- Material supplied -
--- START ---

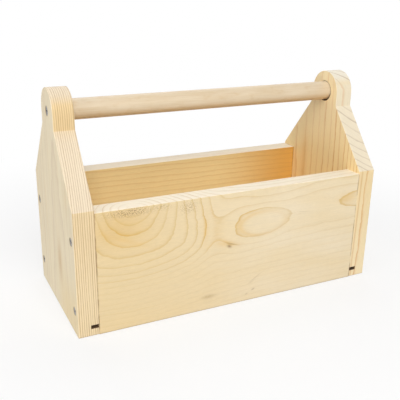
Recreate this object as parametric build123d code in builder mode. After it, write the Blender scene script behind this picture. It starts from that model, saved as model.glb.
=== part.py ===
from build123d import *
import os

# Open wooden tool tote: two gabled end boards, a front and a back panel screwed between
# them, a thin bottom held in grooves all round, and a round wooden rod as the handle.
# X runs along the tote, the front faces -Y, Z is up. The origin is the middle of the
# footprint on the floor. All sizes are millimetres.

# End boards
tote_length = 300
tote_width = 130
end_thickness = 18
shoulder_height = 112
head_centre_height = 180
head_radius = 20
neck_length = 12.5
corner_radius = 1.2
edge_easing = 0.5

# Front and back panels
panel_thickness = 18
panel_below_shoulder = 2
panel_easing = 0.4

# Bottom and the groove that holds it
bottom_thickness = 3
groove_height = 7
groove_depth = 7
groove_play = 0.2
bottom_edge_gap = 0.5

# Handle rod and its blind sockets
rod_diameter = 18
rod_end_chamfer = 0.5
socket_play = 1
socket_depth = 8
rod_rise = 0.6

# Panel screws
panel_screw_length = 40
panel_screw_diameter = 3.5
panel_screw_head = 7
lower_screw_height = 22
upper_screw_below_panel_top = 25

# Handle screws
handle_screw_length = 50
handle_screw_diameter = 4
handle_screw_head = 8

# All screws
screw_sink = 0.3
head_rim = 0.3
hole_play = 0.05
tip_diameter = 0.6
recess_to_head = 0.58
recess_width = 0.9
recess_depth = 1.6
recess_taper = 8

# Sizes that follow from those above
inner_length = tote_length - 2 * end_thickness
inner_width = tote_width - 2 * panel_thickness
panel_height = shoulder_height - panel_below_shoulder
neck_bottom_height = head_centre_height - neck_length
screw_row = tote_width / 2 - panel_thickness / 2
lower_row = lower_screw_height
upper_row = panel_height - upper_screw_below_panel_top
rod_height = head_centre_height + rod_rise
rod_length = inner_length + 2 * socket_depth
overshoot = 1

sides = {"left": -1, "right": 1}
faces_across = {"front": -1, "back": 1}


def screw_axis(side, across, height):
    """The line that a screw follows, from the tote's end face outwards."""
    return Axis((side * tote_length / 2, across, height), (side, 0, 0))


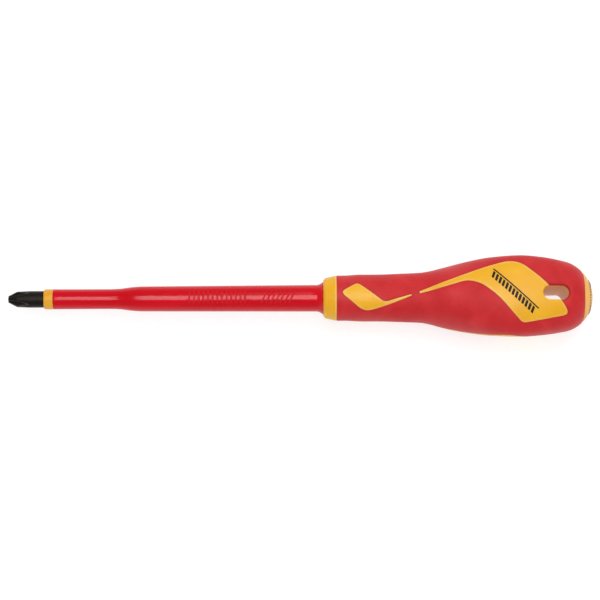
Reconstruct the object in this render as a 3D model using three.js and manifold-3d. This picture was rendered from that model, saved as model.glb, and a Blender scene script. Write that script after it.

--- END ---

- Exercise brief -
Give back the data above exactly as it appears.

- Complete answer -
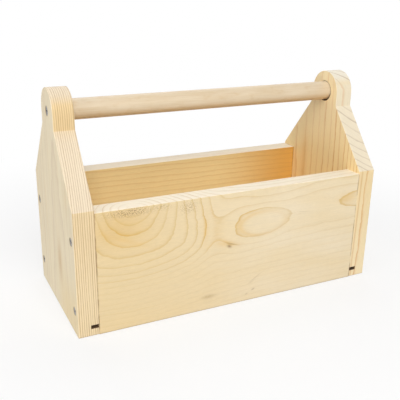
Recreate this object as parametric build123d code in builder mode. After it, write the Blender scene script behind this picture. It starts from that model, saved as model.glb.
=== part.py ===
from build123d import *
import os

# Open wooden tool tote: two gabled end boards, a front and a back panel screwed between
# them, a thin bottom held in grooves all round, and a round wooden rod as the handle.
# X runs along the tote, the front faces -Y, Z is up. The origin is the middle of the
# footprint on the floor. All sizes are millimetres.

# End boards
tote_length = 300
tote_width = 130
end_thickness = 18
shoulder_height = 112
head_centre_height = 180
head_radius = 20
neck_length = 12.5
corner_radius = 1.2
edge_easing = 0.5

# Front and back panels
panel_thickness = 18
panel_below_shoulder = 2
panel_easing = 0.4

# Bottom and the groove that holds it
bottom_thickness = 3
groove_height = 7
groove_depth = 7
groove_play = 0.2
bottom_edge_gap = 0.5

# Handle rod and its blind sockets
rod_diameter = 18
rod_end_chamfer = 0.5
socket_play = 1
socket_depth = 8
rod_rise = 0.6

# Panel screws
panel_screw_length = 40
panel_screw_diameter = 3.5
panel_screw_head = 7
lower_screw_height = 22
upper_screw_below_panel_top = 25

# Handle screws
handle_screw_length = 50
handle_screw_diameter = 4
handle_screw_head = 8

# All screws
screw_sink = 0.3
head_rim = 0.3
hole_play = 0.05
tip_diameter = 0.6
recess_to_head = 0.58
recess_width = 0.9
recess_depth = 1.6
recess_taper = 8

# Sizes that follow from those above
inner_length = tote_length - 2 * end_thickness
inner_width = tote_width - 2 * panel_thickness
panel_height = shoulder_height - panel_below_shoulder
neck_bottom_height = head_centre_height - neck_length
screw_row = tote_width / 2 - panel_thickness / 2
lower_row = lower_screw_height
upper_row = panel_height - upper_screw_below_panel_top
rod_height = head_centre_height + rod_rise
rod_length = inner_length + 2 * socket_depth
overshoot = 1

sides = {"left": -1, "right": 1}
faces_across = {"front": -1, "back": 1}


def screw_axis(side, across, height):
    """The line that a screw follows, from the tote's end face outwards."""
    return Axis((side * tote_length / 2, across, height), (side, 0, 0))


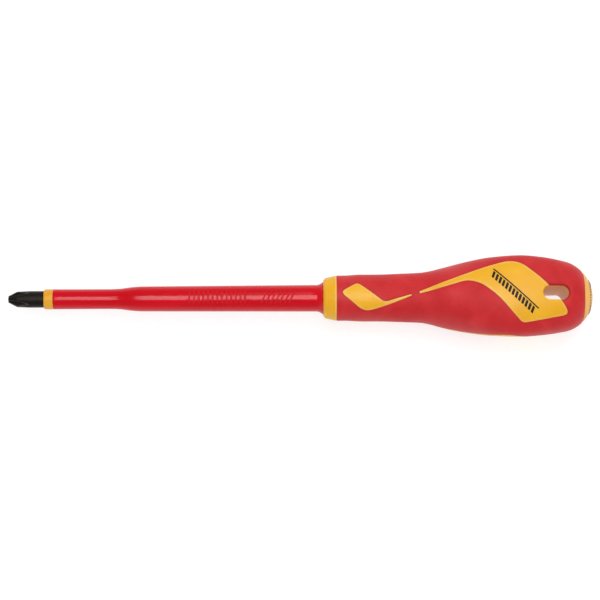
Reconstruct the object in this render as a 3D model using three.js and manifold-3d. This picture was rendered from that model, saved as model.glb, and a Blender scene script. Write that script after it.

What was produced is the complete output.